Cemaat vakıfları tarafından satın alınmış veya cemaat vakıflarına vasiyet edildiği veya bağışlandığı halde, mal edinememe gerekçesiyle Hazine veya Genel Müdürlük adına tapuda kayıt edilen taşınmazlardan üçüncü şahıslar adına kayıtlı olanların Maliye Bakanlığınca tespit edilen rayiç değeri Hazine veya Genel Müdürlük tarafından ödenir.” hükümlerini içermektedir.

Somut olayda ise Mahkemece yapılan araştırma ve incelemenin yukarıda belirtilen yasal düzenlemeler gereğince hüküm kurmaya yeterli olduğunu söyleyebilme olanağı yoktur.

Şöyle ki; dava konusu taşınmazda “... ... vakfından mukataalı” olduğuna ilişkin şerh bulunduğu, dava konusu taşınmaz ile beyannamede belirtilen taşınmazın aynı yer olduğu, dava konusu taşınmazı kapsayıp kapsamadığına ilişkin alınan bilirkişi raporunda yeterli açıklama yapılmadığı, aynı taşınmaz olduğunun nasıl tespit edildiğinin denetime elverişli bir şekilde açıklanmadığı gibi 1936 beyannamesinde taşınmazın Hahambaşı tarafından idare edildiğinden bahsedildiği, davacı vakfın isminin ... Vakfı iken değiştirildiği de gözetilerek taşınmazın davacı vakfa ait olduğuna ilişkin araştırma yapılmadığı anlaşılmaktadır.

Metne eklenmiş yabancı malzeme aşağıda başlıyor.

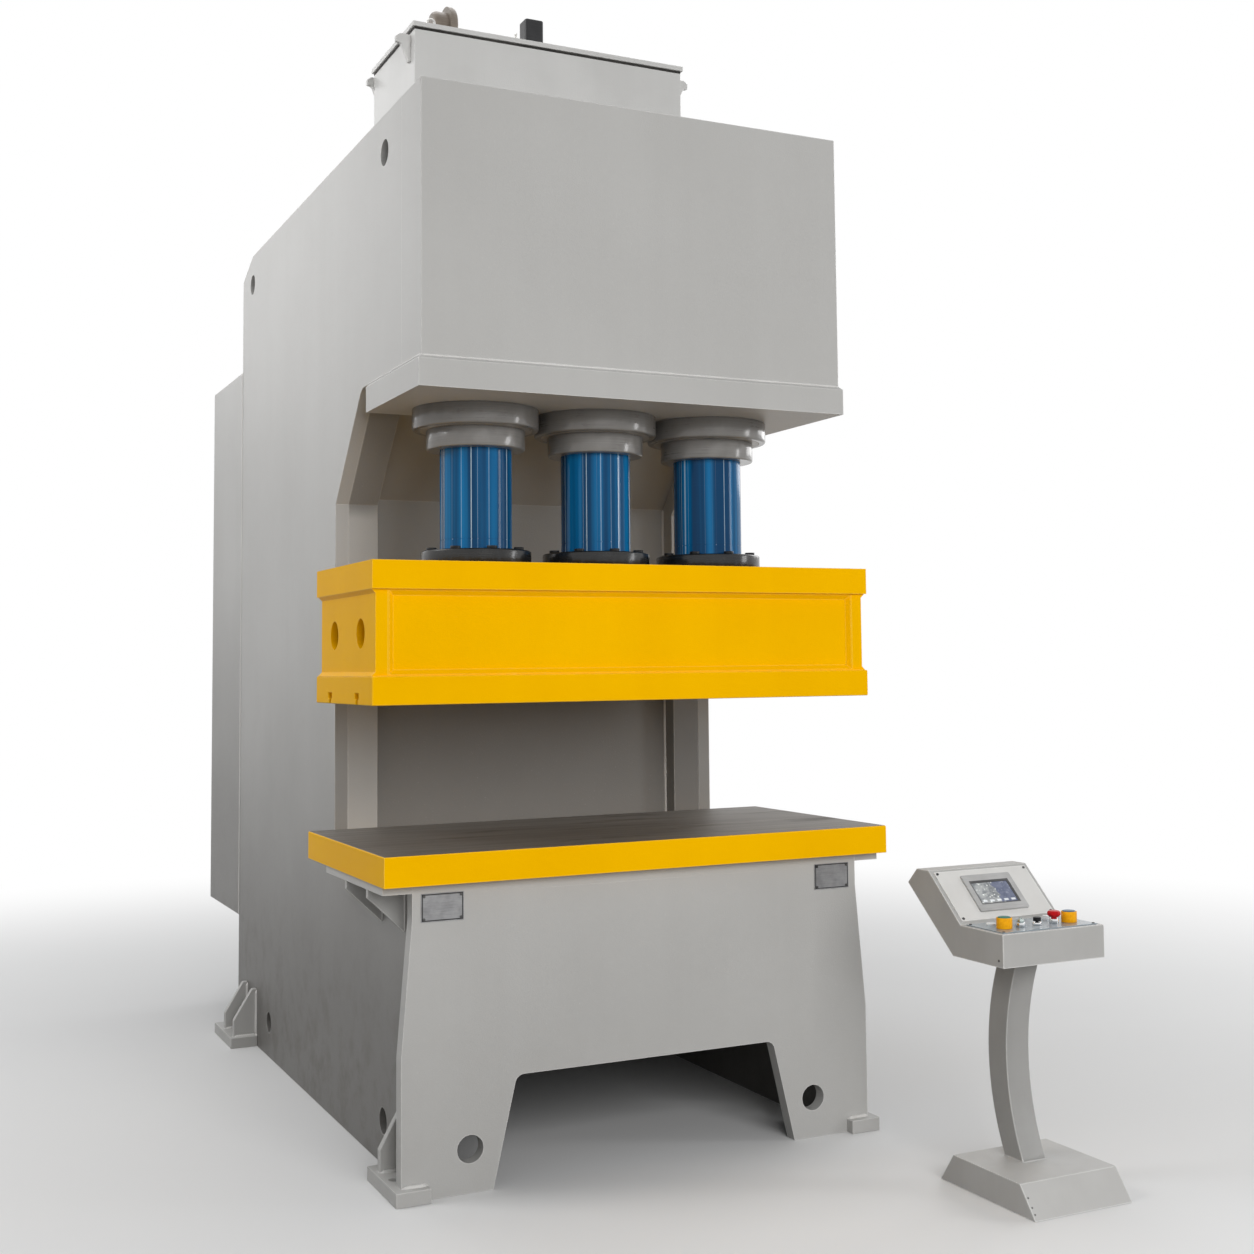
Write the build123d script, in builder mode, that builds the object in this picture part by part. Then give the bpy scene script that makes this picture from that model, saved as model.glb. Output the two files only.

Hal böyle olunca, taşınmazın ... ... Vakfı ile olan ilişkisinin tespiti, taşınmazın davacı vakfa ait olup olmadığının belirlenmesi, mahallinde alanında uzman bilirkişilerce tekrar keşif yapılıp kadastro işlemlerine dayanak temessük kaydı da uygulanarak dava konusu taşınmazın sunulan 1936 Beyannamesinde belirtilen taşınmazla aynı olup olmadığının, mezarlık vasfı bulunup bulunmadığının ve ne zaman sona erdiğinin tereddütten uzak bir şekilde tespit edilmesi suretiyle toplanan ve toplanacak delillere göre bir karar verilmesi gerekirken, noksan araştırma ile yazılı şekilde hüküm kurulması doğru değildir

VI. KARAR

Açıklanan sebeplerle;

Davalı vekilinin temyiz itirazının kabulü ile temyiz olunan, İlk Derece Mahkemesi kararına karşı istinaf başvurusunun esastan reddine ilişkin Bölge Adliye Mahkemesi kararının ORTADAN KALDIRILMASINA,

İlk Derece Mahkemesi kararının BOZULMASINA,

Peşin alınan harcın istek halinde temyiz eden davalıya iadesine,

Dosyanın kararı veren İlk Derece Mahkemesine, kararının bir örneğinin Bölge Adliye Mahkemesine gönderilmesine,

12.02.2025 tarihinde oy birliğiyle karar verildi.